Gordon adapted well without Robbie Loomis and rallied to an 11th-place finish in the standings. Earnhardt still has some catching up to do, but should be back as a contender next season under Tony Eury Jr.

Meanwhile, after Roush put all five of his teams into the Chase, NASCAR fretted that multi-car owners were becoming too powerful. So it put a cap on the number of cars one person can own, ordering Roush to scale back to four some time in the future.

It will mean someone eventually has to go from the Roush stable, which groomed Columbia native Carl Edwards into one of the sport’s newest stars. A substitute teacher in Missouri a few years ago, Edwards marked his first full season with four wins and a third-place finish in the standings. He celebrated every achievement with his trademark backflip off the car window ledge.
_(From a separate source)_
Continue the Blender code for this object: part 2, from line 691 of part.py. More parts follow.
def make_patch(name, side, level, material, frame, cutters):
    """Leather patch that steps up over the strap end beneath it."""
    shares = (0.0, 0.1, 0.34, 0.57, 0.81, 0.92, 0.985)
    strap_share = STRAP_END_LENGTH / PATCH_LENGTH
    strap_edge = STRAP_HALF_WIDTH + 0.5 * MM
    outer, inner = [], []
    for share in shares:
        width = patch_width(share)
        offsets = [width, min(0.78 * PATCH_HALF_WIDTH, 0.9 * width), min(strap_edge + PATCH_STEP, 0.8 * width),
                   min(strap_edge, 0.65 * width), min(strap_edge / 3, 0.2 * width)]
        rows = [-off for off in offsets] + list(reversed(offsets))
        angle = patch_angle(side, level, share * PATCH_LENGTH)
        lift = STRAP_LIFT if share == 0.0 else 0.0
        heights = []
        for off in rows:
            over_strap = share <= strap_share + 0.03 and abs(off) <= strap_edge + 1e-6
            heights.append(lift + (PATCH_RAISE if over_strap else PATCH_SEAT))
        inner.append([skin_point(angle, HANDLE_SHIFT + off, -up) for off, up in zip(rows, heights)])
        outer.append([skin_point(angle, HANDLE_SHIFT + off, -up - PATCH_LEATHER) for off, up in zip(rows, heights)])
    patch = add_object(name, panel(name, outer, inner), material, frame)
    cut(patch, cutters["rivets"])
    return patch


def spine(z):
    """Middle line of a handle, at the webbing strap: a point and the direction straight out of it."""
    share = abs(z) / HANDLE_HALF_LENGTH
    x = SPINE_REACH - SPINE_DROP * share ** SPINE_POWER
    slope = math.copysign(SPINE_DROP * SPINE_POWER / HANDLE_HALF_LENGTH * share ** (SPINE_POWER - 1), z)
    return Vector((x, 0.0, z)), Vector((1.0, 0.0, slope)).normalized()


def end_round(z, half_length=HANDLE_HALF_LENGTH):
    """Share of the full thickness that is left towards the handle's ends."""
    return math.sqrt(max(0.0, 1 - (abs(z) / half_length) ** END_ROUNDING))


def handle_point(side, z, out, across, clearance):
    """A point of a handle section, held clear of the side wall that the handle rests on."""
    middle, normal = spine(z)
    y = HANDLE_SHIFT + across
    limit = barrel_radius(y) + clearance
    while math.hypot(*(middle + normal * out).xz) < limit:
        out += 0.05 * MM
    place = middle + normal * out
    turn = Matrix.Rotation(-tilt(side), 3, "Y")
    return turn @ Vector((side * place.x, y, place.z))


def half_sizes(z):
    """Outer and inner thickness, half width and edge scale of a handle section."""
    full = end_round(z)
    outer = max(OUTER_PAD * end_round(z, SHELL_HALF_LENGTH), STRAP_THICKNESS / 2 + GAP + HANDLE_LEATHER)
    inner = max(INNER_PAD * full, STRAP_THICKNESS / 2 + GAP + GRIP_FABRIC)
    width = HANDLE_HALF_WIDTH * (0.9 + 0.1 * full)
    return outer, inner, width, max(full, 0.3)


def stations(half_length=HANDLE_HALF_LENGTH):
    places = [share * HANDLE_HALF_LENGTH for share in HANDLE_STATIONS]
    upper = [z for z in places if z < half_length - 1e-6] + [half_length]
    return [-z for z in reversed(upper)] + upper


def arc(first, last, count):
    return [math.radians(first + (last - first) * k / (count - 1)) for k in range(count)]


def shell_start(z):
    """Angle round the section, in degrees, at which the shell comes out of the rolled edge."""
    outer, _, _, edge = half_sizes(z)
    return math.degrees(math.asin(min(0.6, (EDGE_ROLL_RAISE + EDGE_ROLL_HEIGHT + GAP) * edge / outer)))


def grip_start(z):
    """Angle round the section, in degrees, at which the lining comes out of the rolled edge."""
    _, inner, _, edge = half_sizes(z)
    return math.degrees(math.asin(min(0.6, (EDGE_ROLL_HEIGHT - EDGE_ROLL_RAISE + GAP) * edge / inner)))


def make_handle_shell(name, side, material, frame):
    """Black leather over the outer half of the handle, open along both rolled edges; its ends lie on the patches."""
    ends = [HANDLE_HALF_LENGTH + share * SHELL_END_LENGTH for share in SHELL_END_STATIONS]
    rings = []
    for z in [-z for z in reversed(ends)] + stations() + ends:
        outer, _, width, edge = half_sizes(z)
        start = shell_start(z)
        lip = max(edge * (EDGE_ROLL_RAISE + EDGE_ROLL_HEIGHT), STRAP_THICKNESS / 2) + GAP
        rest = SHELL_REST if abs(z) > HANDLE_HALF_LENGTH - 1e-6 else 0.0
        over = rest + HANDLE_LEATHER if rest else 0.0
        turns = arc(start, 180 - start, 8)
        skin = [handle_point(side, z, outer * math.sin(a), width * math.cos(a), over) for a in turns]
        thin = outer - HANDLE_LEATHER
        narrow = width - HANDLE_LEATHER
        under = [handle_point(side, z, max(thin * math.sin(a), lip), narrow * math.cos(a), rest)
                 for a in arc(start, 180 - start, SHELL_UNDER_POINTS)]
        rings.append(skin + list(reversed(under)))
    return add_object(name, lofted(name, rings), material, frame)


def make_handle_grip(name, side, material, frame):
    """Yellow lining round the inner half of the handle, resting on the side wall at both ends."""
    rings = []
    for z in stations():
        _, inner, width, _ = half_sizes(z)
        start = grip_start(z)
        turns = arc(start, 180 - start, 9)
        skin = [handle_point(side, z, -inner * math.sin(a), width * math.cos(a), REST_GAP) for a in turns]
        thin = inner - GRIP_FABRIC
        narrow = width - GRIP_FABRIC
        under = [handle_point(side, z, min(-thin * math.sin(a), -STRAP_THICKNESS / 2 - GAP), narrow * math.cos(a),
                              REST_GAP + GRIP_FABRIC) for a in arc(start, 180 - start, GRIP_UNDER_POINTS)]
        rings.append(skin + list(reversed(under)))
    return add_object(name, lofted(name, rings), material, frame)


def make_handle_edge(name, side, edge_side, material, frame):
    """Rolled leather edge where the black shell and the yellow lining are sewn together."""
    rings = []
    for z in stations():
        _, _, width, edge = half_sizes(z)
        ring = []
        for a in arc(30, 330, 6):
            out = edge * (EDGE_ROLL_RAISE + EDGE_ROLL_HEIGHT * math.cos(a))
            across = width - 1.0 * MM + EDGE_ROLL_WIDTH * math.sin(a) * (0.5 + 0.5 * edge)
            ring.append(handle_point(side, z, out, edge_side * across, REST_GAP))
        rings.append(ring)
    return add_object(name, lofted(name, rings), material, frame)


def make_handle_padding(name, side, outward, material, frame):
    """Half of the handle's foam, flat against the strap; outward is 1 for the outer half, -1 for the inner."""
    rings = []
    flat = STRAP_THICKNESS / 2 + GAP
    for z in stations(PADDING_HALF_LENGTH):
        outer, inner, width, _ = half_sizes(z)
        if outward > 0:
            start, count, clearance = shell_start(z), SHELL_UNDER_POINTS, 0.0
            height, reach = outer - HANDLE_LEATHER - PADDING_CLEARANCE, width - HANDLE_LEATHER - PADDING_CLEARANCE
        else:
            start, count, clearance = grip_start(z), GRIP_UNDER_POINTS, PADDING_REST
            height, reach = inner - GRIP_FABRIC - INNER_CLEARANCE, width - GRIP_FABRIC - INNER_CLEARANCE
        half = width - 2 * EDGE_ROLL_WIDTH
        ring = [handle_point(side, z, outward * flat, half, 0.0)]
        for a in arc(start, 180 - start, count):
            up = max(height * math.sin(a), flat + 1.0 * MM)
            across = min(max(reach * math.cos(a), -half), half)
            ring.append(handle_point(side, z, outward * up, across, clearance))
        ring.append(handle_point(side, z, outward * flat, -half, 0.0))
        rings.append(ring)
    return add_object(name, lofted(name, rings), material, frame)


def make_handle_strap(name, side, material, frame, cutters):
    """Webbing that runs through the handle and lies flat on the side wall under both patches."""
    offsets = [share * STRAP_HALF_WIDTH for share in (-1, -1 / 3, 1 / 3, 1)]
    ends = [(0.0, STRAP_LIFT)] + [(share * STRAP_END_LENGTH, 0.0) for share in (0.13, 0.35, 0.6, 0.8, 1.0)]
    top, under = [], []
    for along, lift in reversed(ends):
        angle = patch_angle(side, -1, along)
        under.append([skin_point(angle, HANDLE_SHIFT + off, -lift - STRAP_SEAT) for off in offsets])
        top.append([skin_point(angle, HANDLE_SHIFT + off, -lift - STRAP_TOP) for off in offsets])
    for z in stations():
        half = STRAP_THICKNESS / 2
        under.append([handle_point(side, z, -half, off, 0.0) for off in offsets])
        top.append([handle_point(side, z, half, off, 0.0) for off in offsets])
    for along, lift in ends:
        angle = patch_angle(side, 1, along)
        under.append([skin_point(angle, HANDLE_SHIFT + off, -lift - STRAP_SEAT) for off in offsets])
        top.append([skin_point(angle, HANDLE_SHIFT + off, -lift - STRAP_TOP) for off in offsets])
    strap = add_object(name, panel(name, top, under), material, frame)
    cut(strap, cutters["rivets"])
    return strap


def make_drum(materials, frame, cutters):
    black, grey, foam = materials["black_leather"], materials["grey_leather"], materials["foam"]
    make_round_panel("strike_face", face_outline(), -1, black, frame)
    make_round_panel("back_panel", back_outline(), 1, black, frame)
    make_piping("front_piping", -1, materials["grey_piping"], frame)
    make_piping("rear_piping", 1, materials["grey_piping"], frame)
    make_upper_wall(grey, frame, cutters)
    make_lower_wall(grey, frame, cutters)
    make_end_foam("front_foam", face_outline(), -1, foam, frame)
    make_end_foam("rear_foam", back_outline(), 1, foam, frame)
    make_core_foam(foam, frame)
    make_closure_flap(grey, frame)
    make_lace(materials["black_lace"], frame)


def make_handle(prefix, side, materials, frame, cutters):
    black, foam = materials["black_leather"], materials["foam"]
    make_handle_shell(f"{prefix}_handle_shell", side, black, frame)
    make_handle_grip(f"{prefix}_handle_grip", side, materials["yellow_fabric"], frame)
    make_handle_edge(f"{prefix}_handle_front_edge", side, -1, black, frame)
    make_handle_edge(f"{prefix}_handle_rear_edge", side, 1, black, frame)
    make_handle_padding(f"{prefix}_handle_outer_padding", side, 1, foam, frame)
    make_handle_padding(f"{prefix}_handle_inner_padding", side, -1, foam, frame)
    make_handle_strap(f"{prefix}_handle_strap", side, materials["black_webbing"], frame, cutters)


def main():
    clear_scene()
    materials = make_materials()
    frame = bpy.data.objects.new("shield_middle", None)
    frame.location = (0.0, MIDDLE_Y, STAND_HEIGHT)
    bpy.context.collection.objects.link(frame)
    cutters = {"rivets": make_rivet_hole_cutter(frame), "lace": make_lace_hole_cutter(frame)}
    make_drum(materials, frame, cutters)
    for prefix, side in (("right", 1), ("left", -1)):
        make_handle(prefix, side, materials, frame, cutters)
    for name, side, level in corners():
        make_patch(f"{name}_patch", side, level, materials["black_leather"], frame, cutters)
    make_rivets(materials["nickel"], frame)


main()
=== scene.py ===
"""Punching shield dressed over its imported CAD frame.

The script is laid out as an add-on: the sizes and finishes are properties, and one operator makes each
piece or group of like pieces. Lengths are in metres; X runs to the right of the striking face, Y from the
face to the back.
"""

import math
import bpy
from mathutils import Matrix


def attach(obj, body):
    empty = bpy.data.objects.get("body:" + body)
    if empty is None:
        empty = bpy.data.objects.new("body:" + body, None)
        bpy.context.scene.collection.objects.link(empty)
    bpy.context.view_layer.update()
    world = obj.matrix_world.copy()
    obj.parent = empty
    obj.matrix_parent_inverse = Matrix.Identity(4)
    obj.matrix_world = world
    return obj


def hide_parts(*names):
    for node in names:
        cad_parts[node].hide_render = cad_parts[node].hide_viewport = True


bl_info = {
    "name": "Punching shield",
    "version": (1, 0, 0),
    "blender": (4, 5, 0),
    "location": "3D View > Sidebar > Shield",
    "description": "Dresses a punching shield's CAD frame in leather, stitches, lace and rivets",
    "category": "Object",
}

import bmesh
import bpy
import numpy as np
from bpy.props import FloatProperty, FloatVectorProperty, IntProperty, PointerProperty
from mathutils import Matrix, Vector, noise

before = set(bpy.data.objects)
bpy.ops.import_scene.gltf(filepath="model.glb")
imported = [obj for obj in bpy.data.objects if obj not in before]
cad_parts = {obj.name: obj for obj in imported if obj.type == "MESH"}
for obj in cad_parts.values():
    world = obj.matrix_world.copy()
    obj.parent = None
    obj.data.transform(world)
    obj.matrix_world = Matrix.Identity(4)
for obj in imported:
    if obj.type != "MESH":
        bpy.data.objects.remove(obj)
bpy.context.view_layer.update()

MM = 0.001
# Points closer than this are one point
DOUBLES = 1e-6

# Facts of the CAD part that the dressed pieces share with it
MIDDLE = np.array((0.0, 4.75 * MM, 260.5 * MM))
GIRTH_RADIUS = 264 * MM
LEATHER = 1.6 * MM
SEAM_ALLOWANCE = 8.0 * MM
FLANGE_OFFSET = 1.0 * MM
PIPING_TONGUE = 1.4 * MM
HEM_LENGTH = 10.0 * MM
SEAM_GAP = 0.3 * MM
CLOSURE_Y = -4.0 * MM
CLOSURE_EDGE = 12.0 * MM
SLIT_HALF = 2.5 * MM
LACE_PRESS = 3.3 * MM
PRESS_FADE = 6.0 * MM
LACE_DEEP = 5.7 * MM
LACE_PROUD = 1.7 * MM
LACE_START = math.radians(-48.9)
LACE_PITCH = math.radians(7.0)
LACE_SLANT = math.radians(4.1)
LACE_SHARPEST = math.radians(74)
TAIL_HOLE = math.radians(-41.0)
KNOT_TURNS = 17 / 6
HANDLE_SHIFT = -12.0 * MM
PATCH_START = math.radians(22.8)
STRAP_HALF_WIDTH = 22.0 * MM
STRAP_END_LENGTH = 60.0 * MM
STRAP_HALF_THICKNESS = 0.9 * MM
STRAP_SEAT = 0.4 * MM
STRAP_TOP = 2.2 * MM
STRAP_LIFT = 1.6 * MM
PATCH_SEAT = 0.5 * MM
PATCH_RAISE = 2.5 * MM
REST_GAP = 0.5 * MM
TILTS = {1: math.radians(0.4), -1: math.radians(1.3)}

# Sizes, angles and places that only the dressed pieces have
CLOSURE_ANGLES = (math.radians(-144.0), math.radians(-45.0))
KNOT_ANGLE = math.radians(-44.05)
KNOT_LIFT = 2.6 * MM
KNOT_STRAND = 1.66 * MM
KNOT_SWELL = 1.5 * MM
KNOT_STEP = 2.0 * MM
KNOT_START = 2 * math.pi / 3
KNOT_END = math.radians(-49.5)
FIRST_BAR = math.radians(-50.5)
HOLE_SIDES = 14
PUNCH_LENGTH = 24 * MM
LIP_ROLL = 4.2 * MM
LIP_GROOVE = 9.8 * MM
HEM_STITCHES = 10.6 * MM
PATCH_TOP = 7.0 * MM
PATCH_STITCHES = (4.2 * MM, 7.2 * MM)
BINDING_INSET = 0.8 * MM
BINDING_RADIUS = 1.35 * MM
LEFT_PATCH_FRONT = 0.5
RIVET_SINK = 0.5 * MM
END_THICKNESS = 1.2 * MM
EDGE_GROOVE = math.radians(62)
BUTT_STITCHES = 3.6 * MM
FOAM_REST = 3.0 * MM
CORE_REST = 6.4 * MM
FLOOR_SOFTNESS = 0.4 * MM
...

“I’m going to say that Carl Edwards is the driver of the decade for not only Roush Racing but for all of Nextel Cup,” Roush said. “He’s a really great person and he’s the kind of young man that you’d love to have him be your son.”

Roush also will have Martin back for one more season after convincing the driver to hold off retirement another year. The same couldn’t be said for Rusty Wallace or Ricky Rudd, who drove off into the sunset last week. Wallace went out on top by challenging for the title, while Rudd left behind a legacy of 788 consecutive starts that probably never will be challenged.

Several crew chiefs challenged NASCAR this season, beginning with Todd Berrier, who was caught twice making illegal modifications to Kevin Harvick’s car. Berrier earned a total of six races in suspensions for his creativity.

Meanwhile, the crew chiefs at Hendrick Motorsports figured out how to skirt the rules at least twice this season. Rivals said the Hendrick teams were playing dirty, but NASCAR only tightened the loopholes the teams were exploiting.